** START OF Data section **

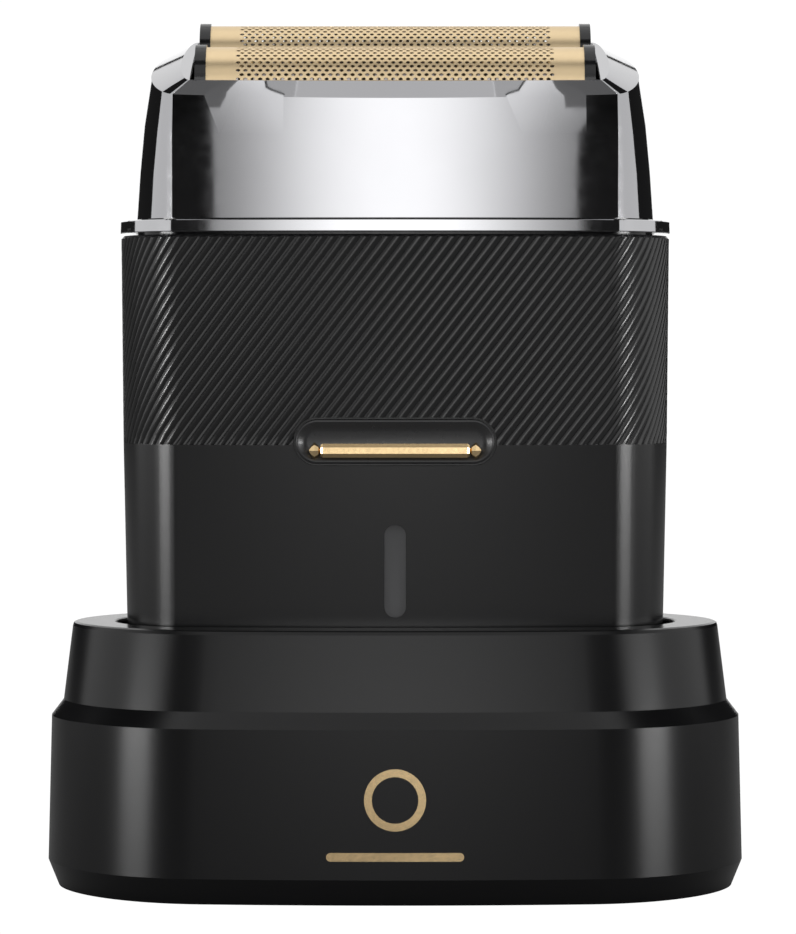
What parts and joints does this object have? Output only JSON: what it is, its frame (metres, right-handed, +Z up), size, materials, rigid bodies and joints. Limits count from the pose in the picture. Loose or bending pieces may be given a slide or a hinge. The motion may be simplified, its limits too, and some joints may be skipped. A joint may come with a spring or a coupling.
{
  "type": "foil shaver",
  "caption": "Cordless foil shaver with gold twin foils and a smoked chrome collar, standing in its charging dock.",
  "frame": {"origin": "middle of the dock's footprint, on the plane that its feet stand on", "axes": "+Z up, -Y towards the front with the power button, +X to the right seen from the front"},
  "size_m": [0.0838, 0.0449, 0.1046],
  "materials": {
    "dock_black": "satin with polished bevels",
    "dock_inner_black": "matt",
    "body_black": "satin",
    "seal_rubber": "matt",
    "zinc_steel": "zinc plated",
    "spring_steel": "bright",
    "circuit_board": "solder mask",
    "component_black": "matt",
    "gold_contact": "gold plated",
    "gold_trim": "gold plated",
    "foil_gold": "gold coated steel",
    "dark_chrome": "smoked chrome",
    "bright_chrome": "chrome",
    "frame_black": "gloss",
    "button_black": "gloss",
    "indicator_clear": "frosted, clear",
    "led_white": "gloss",
    "battery_wrap": "shrink wrap",
    "motor_steel": "nickel plated",
    "chassis_grey": "matt",
    "acetal_white": "satin",
    "blade_steel": "ground"
  },
  "bodies": {
    "dock": {"dock_housing": "dock_black", "dock_cradle": "dock_inner_black", "dock_base_plate": "dock_inner_black", "dock_feet": "seal_rubber", "dock_screws": "zinc_steel", "dock_ballast": "zinc_steel", "dock_circuit_board": "circuit_board", "contact_sleeves": "component_black", "charging_socket": "zinc_steel", "emblem_ring": "gold_trim", "emblem_bar": "gold_trim", "charge_pin_springs": "spring_steel"},
    "charge_contacts": {"charge_pins": "gold_contact"},
    "handle": {"front_housing": "body_black", "rear_housing": "body_black", "bottom_cap": "body_black", "cap_seal": "seal_rubber", "contact_plates": "gold_contact", "cap_screws": "zinc_steel", "chassis": "chassis_grey", "guide_rods": "spring_steel", "battery_cells": "battery_wrap", "main_circuit_board": "circuit_board", "tactile_switch": "component_black", "indicator_led": "led_white", "indicator_lens": "indicator_clear", "motor_can": "motor_steel", "head_deck": "frame_black", "deck_screws": "zinc_steel", "deck_seal": "seal_rubber", "head_bezel": "bright_chrome", "head_catches": "spring_steel"},
    "button": {"power_button": "button_black", "button_bar": "gold_trim"},
    "rotor": {"motor_shaft": "spring_steel", "eccentric_cam": "acetal_white"},
    "oscillator": {"oscillator_bridge": "acetal_white", "front_cutter_spring": "spring_steel", "rear_cutter_spring": "spring_steel"},
    "head": {"head_collar": "dark_chrome", "head_frame": "frame_black", "head_screws": "zinc_steel", "front_foil_springs": "spring_steel", "rear_foil_springs": "spring_steel"},
    "front_foil_cassette": {"front_foil": "foil_gold", "front_foil_frame": "frame_black"},
    "rear_foil_cassette": {"rear_foil": "foil_gold", "rear_foil_frame": "frame_black"},
    "front_cutter": {"front_cutter_blades": "blade_steel", "front_cutter_holder": "component_black"},
    "rear_cutter": {"rear_cutter_blades": "blade_steel", "rear_cutter_holder": "component_black"}
  },
  "joints": [
    {"name": "charge_pin_travel", "type": "slide", "parent": "dock", "child": "charge_contacts", "axis": [0, 0, 1], "range_m": [-0.0008, 0], "stiffness_N_per_m": 250, "springref_m": 0.0004, "deforming": ["charge_pin_springs"]},
    {"name": "shaver_lift", "type": "slide", "parent": "dock", "child": "handle", "axis": [0, 0, 1], "range_m": [0, 0.03]},
    {"name": "button_press", "type": "slide", "parent": "handle", "child": "button", "axis": [0, 1, 0], "range_m": [0, 0.0005], "stiffness_N_per_m": 1500, "springref_m": -0.0005},
    {"name": "motor_spin", "type": "hinge", "parent": "handle", "child": "rotor", "pos_m": [0, 0.0015, 0.06], "axis": [0, 0, 1], "continuous": true},
    {"name": "oscillation", "type": "slide", "parent": "handle", "child": "oscillator", "axis": [1, 0, 0], "range_m": [-0.0009, 0.0009]},
    {"name": "head_release", "type": "slide", "parent": "handle", "child": "head", "axis": [0, 0, 1], "range_m": [0, 0.025]},
    {"name": "front_foil_float", "type": "slide", "parent": "head", "child": "front_foil_cassette", "axis": [0, 0.2672, -0.9636], "range_m": [0, 0.0012], "stiffness_N_per_m": 900, "springref_m": -0.0005, "deforming": ["front_foil_springs", "front_cutter_spring"]},
    {"name": "front_cutter_oscillation", "type": "slide", "parent": "front_foil_cassette", "child": "front_cutter", "axis": [1, 0, 0], "range_m": [-0.0009, 0.0009]},
    {"name": "rear_foil_float", "type": "slide", "parent": "head", "child": "rear_foil_cassette", "axis": [0, 0.2672, -0.9636], "range_m": [0, 0.0012], "stiffness_N_per_m": 900, "springref_m": -0.0005, "deforming": ["rear_foil_springs", "rear_cutter_spring"]},
    {"name": "rear_cutter_oscillation", "type": "slide", "parent": "rear_foil_cassette", "child": "rear_cutter", "axis": [1, 0, 0], "range_m": [-0.0009, 0.0009]}
  ],
  "couplings": [
    {"joint": "front_cutter_oscillation", "follows": "oscillation", "ratio": 1},
    {"joint": "rear_cutter_oscillation", "follows": "oscillation", "ratio": 1}
  ]
}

** END OF Data section **

• _Brief_
Output the full listing without altering anything.

• _Solution_
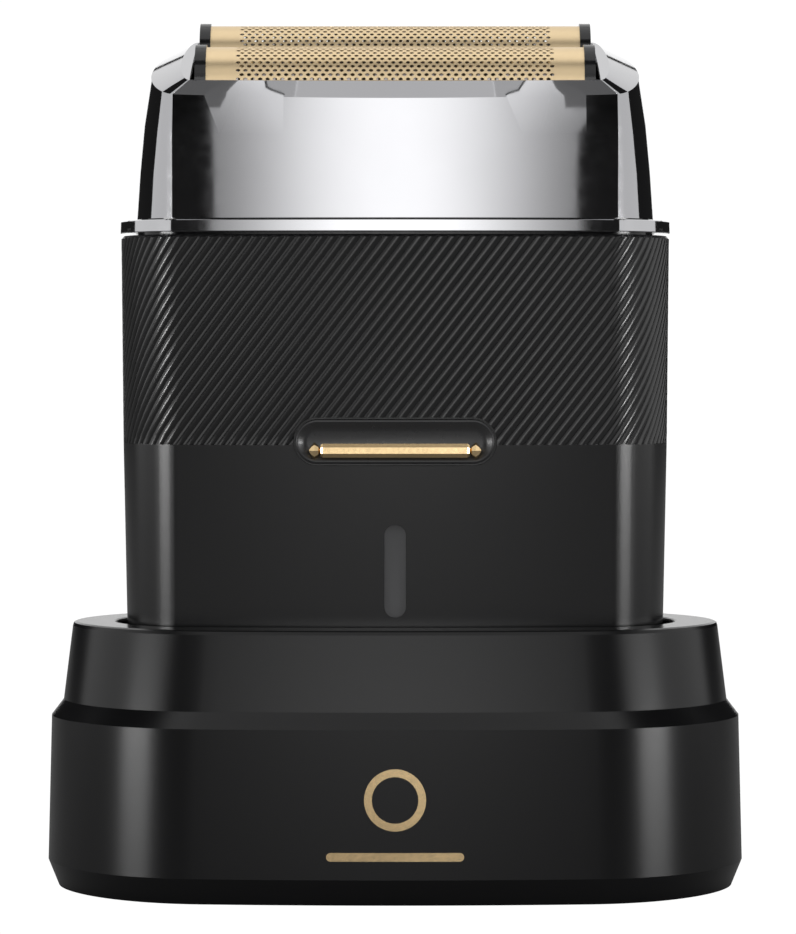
What parts and joints does this object have? Output only JSON: what it is, its frame (metres, right-handed, +Z up), size, materials, rigid bodies and joints. Limits count from the pose in the picture. Loose or bending pieces may be given a slide or a hinge. The motion may be simplified, its limits too, and some joints may be skipped. A joint may come with a spring or a coupling.
{
  "type": "foil shaver",
  "caption": "Cordless foil shaver with gold twin foils and a smoked chrome collar, standing in its charging dock.",
  "frame": {"origin": "middle of the dock's footprint, on the plane that its feet stand on", "axes": "+Z up, -Y towards the front with the power button, +X to the right seen from the front"},
  "size_m": [0.0838, 0.0449, 0.1046],
  "materials": {
    "dock_black": "satin with polished bevels",
    "dock_inner_black": "matt",
    "body_black": "satin",
    "seal_rubber": "matt",
    "zinc_steel": "zinc plated",
    "spring_steel": "bright",
    "circuit_board": "solder mask",
    "component_black": "matt",
    "gold_contact": "gold plated",
    "gold_trim": "gold plated",
    "foil_gold": "gold coated steel",
    "dark_chrome": "smoked chrome",
    "bright_chrome": "chrome",
    "frame_black": "gloss",
    "button_black": "gloss",
    "indicator_clear": "frosted, clear",
    "led_white": "gloss",
    "battery_wrap": "shrink wrap",
    "motor_steel": "nickel plated",
    "chassis_grey": "matt",
    "acetal_white": "satin",
    "blade_steel": "ground"
  },
  "bodies": {
    "dock": {"dock_housing": "dock_black", "dock_cradle": "dock_inner_black", "dock_base_plate": "dock_inner_black", "dock_feet": "seal_rubber", "dock_screws": "zinc_steel", "dock_ballast": "zinc_steel", "dock_circuit_board": "circuit_board", "contact_sleeves": "component_black", "charging_socket": "zinc_steel", "emblem_ring": "gold_trim", "emblem_bar": "gold_trim", "charge_pin_springs": "spring_steel"},
    "charge_contacts": {"charge_pins": "gold_contact"},
    "handle": {"front_housing": "body_black", "rear_housing": "body_black", "bottom_cap": "body_black", "cap_seal": "seal_rubber", "contact_plates": "gold_contact", "cap_screws": "zinc_steel", "chassis": "chassis_grey", "guide_rods": "spring_steel", "battery_cells": "battery_wrap", "main_circuit_board": "circuit_board", "tactile_switch": "component_black", "indicator_led": "led_white", "indicator_lens": "indicator_clear", "motor_can": "motor_steel", "head_deck": "frame_black", "deck_screws": "zinc_steel", "deck_seal": "seal_rubber", "head_bezel": "bright_chrome", "head_catches": "spring_steel"},
    "button": {"power_button": "button_black", "button_bar": "gold_trim"},
    "rotor": {"motor_shaft": "spring_steel", "eccentric_cam": "acetal_white"},
    "oscillator": {"oscillator_bridge": "acetal_white", "front_cutter_spring": "spring_steel", "rear_cutter_spring": "spring_steel"},
    "head": {"head_collar": "dark_chrome", "head_frame": "frame_black", "head_screws": "zinc_steel", "front_foil_springs": "spring_steel", "rear_foil_springs": "spring_steel"},
    "front_foil_cassette": {"front_foil": "foil_gold", "front_foil_frame": "frame_black"},
    "rear_foil_cassette": {"rear_foil": "foil_gold", "rear_foil_frame": "frame_black"},
    "front_cutter": {"front_cutter_blades": "blade_steel", "front_cutter_holder": "component_black"},
    "rear_cutter": {"rear_cutter_blades": "blade_steel", "rear_cutter_holder": "component_black"}
  },
  "joints": [
    {"name": "charge_pin_travel", "type": "slide", "parent": "dock", "child": "charge_contacts", "axis": [0, 0, 1], "range_m": [-0.0008, 0], "stiffness_N_per_m": 250, "springref_m": 0.0004, "deforming": ["charge_pin_springs"]},
    {"name": "shaver_lift", "type": "slide", "parent": "dock", "child": "handle", "axis": [0, 0, 1], "range_m": [0, 0.03]},
    {"name": "button_press", "type": "slide", "parent": "handle", "child": "button", "axis": [0, 1, 0], "range_m": [0, 0.0005], "stiffness_N_per_m": 1500, "springref_m": -0.0005},
    {"name": "motor_spin", "type": "hinge", "parent": "handle", "child": "rotor", "pos_m": [0, 0.0015, 0.06], "axis": [0, 0, 1], "continuous": true},
    {"name": "oscillation", "type": "slide", "parent": "handle", "child": "oscillator", "axis": [1, 0, 0], "range_m": [-0.0009, 0.0009]},
    {"name": "head_release", "type": "slide", "parent": "handle", "child": "head", "axis": [0, 0, 1], "range_m": [0, 0.025]},
    {"name": "front_foil_float", "type": "slide", "parent": "head", "child": "front_foil_cassette", "axis": [0, 0.2672, -0.9636], "range_m": [0, 0.0012], "stiffness_N_per_m": 900, "springref_m": -0.0005, "deforming": ["front_foil_springs", "front_cutter_spring"]},
    {"name": "front_cutter_oscillation", "type": "slide", "parent": "front_foil_cassette", "child": "front_cutter", "axis": [1, 0, 0], "range_m": [-0.0009, 0.0009]},
    {"name": "rear_foil_float", "type": "slide", "parent": "head", "child": "rear_foil_cassette", "axis": [0, 0.2672, -0.9636], "range_m": [0, 0.0012], "stiffness_N_per_m": 900, "springref_m": -0.0005, "deforming": ["rear_foil_springs", "rear_cutter_spring"]},
    {"name": "rear_cutter_oscillation", "type": "slide", "parent": "rear_foil_cassette", "child": "rear_cutter", "axis": [1, 0, 0], "range_m": [-0.0009, 0.0009]}
  ],
  "couplings": [
    {"joint": "front_cutter_oscillation", "follows": "oscillation", "ratio": 1},
    {"joint": "rear_cutter_oscillation", "follows": "oscillation", "ratio": 1}
  ]
}